What kind of Third World Joint is the USA?
And that was at the height of the Bubble?
There are garages in London that have changed hands for many times that amount. You wouldn't be able to acquire a space for your trash can for $13,638, even on contaminated land!
Is it not likely that the future of employment is in energy, agriculture and new kinds of manufacturing( robotics, nano-engineering, desk top fabrication, bio-informatic control systems) rather than the familiar industries you cite? Also given the vast internal demographic shifts underway in the US , it seems to me that the future loci of growth and innovation will be where people are moving to--- for many reasons-----: the South, Southwest, Texas, rather than Manhattan , the Bay Area, Boston etc?
I expect you know more about this than i do. I am not quarreling; just offering another view. Do not take umbrage.
On Apr 08 01:55 PM Cetin Hakimoglu wrote:
> Thankfully the US housing market encompasses more than Detroit. Home
> prices in Manhattan, Bay Area, and Aspen keep rising. The future
> of employment is in high tech, government, and service jobs. Silicon
> Valley, for example, is the epicenter of this revolution which is
> why home prices in that region keep rising.
1. the chart does suggest that the "Real Estate is local" may be valid....
2. the chart may also suggest that the concept echoed byu many in housing blogs that home prices have to equal rent may not be valid....payments on the average home is this market would be around $107+TI....sounds like very low rent....there should be a stampede to buy....
If you look at CS index data for other metropolitan areas, the percentage decline for Detroit seems rather modest by comparison. For example, consider the same numbers for Phoenix, Los Angeles, Chicago and Minneapolis (peak index number and date, January 2009 index number and percentage decline):
Phoenix -- 227.42 in June '06, down to 117.11, a 49% decline
Los Angeles -- 273.94 in September '06, down to 166.54, a 39% decline
San Francisco -- 218.37 in May '06, down to 124.33, a 43% decline
Chicago -- 168.60 in September '06, down to 130.80, a 22% decline
Minneapolis -- 170.90 in June '06 down to 120.18, a 30% decline.
When looking at data for the broader metropolitan area, there may be cause to wonder about both the left and right hand side of the chart.
By the way Omega is right on. Detroit has been a mess since 1968.
There are four new houses being built in our neighborhood. All being built by small local builders. First, no banker is going to let a builder build on spec. So there is someone who got the loan and is building the house! Amazing- you would think that with "shadow inventories and prices plummeting" that this could never happen. Well, wake up America it is. Sorry to disappoint CNN and their new "financial crisis" set they built for the bald guy- you might have to scrap it before that $5MM set pays off. Sorry to the guys telling us to buy guns, stockpile gold and go get a generator because civil unrest is coming.

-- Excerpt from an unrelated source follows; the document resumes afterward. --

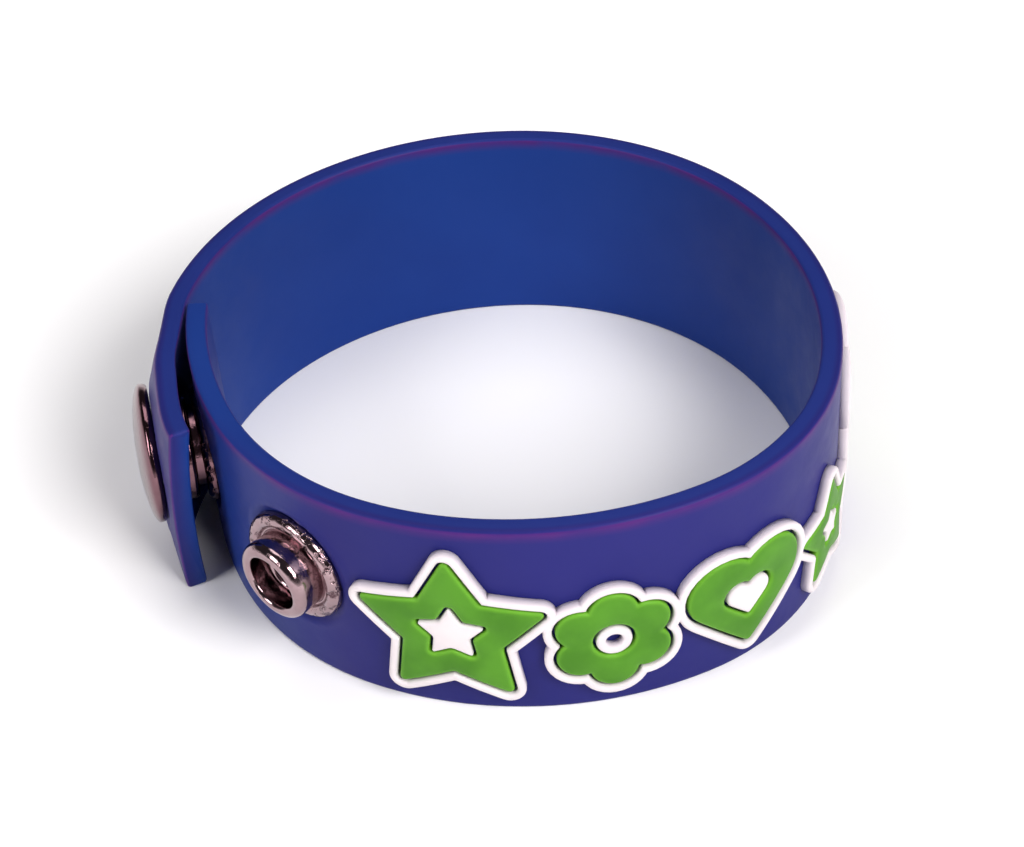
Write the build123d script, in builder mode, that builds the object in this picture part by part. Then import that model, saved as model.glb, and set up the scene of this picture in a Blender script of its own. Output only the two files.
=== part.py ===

It's like if you never had heard of Y2K would it have existed? Not to be too blithe- there was a financial melt down mainly do to CDOs and complex derivatives which were then leveraged to take world wide lending north of 50 trillion- but in the real world things are still relatively normal to sucking. In some areas- so will real estate- but it's regional.
Values are going to drop as long as the purchases look like this: Bottom feeders seeping up foreclosed homes.
So what.
Prices won't go back up until you can off set that with higher priced homes. Well people who don't have to sell aren't going to in a market they perceive as week (unless they can sell a home in a good market and buy a better home cheaper in a perceived lesser market). Higher priced homes are particularly difficult right now for a number of reasons. One of the biggest reason is that JUMBOs are relatively speaking (compared to FHA) expensive. They are also hard to get- because the FHA won't back them.
So you have cheap homes being bought on distressed sales. The top end isn't moving. What does that make for cascading prices. So what? does that mean that the whole market has dropped 50-60% with another 30% to go? Of course not.
Isn't this whole thing made up of regions and even within the regions sub regions. If you buy a house in a lousy area and over pay for it shouldn't it go down. What's the first prinicple of Real Esate- Location. Or some stupid thing like that. I wonder why that is- oh yeah because it's less prone to devalue less in a downturn.